Five orchestral works by Australian composer Peter Sculthorpe on an out of print 1989 ABC disc. His music is similar to mid-period Tippett, somewhat spare and cool, with a tonal underpinning but a healthy amount of dissonance. Irkanda IV is a quite reserved work, the tonal equivalent of Webern at times, while Kakadu is a brash, percussion-filled romp and Mangrove includes all sorts of eerie depictions of strange flora and fauna. Earth Cry and Small Town sound almost like film music -- the former being the athletic James Horner sort and the latter more like Aaron Copland. Stuart Challender leads the Sydney Symphony Orchestra. Recommended!

From the Gramophone review:

Australian composer Peter Sculthorpe (b. 1929) writes in an appealingly 
approachable, strongly characterful idiom, yet his music always retains its 
power to challenge and intrigue. Part of the fascination stems from his 
fruitful, indeed almost spiritual, identification with the Australian landscape. 
Not only does his inspiration evince a compelling sense of local colour, there 
is also a refusal to compromise which I like very much - on this evidence 
Sculthorpe is a composer of undoubted integrity and strong personality.

The earliest of the five works gathered here, Irkanda IV from 1961 (the 
Aboriginal title means "a remote and lonely place"), incorporates a strikingly 
imaginative threnody for solo violin to memorably eloquent effect (Sculthorpe, 
in fact, conceived the piece as a memorial to his father who had died the 
previous year). Small Town (1962) also combines a tender solo line (this time a 
sweetly lyrical, Coplandesque tune for principal oboe) with more obviously 
elegiac elements, most notably a moving double appearance of The Last Post. The 
1979 piece, Mangrove, is a more ambitious essay, its characteristic block-like 
structure satisfyingly varied in mood, rhythm and texture - listen in particular 
for the strings' remarkable tropical bird-song evocation beginning at 5'27".

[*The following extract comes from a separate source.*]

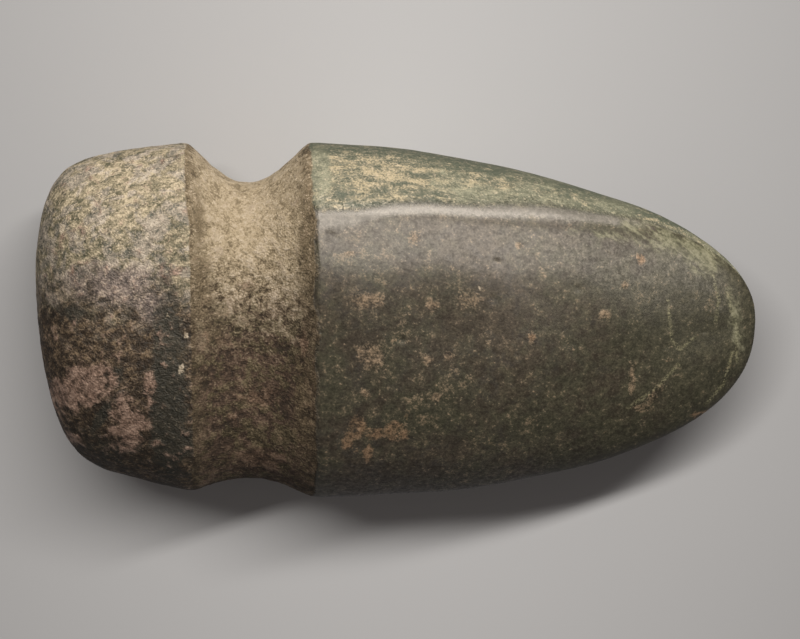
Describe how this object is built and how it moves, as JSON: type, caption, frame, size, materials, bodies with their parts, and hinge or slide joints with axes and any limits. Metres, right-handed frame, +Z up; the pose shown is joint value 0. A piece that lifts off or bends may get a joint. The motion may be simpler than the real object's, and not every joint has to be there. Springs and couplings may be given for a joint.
{
  "type": "grooved stone axe head",
  "caption": "Ancient axe head of mottled greenstone, with a polished blade, a blunt pecked poll and a groove pecked round it for a wooden haft.",
  "frame": {"origin": "under the middle of the outline, on the surface the axe lies on", "axes": "+X towards the cutting edge, +Y towards the narrow side with the deepest part of the groove, +Z up through the thickness"},
  "size_m": [0.18, 0.0898, 0.0568],
  "materials": {
    "mottled_greenstone": "dark green-grey stone mottled tan and cream, semi-gloss where polished, matt where pecked"
  },
  "bodies": {
    "root": {"axe_head": "mottled_greenstone"}
  },
  "joints": []
}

The impassioned, resonant Earth Cry comprises perhaps the most immediately 
arresting offering in the present collection. Dating from 1986, its brooding 
stately outer sections effectively foil a more rhythmic central portion (which 
itself attains considerable power and momentum). By contrast, Kakadu (completed 
in 1988 and named after the vast Kakadu National Park in Northern Australia) 
boasts a reflective, exotic episode at its heart (with unmistakable echoes of 
the bird-song effects heard earlier in Mangrove), framed by much exhilarating, 
intoxicatingly colourful faster material. Both Earth Cry and Kakadu strike me as 
first-rate achievements, vibrantly scored and instantly communicative.

The ripe recordings match the committed, finely disciplined performances. ABC 
Classics' rewarding anthology should help win many new friends for the music of 
Peter Sculthorpe.

  --Andrew Achenbach 

 

Disc, booklet, and case are in mint condition.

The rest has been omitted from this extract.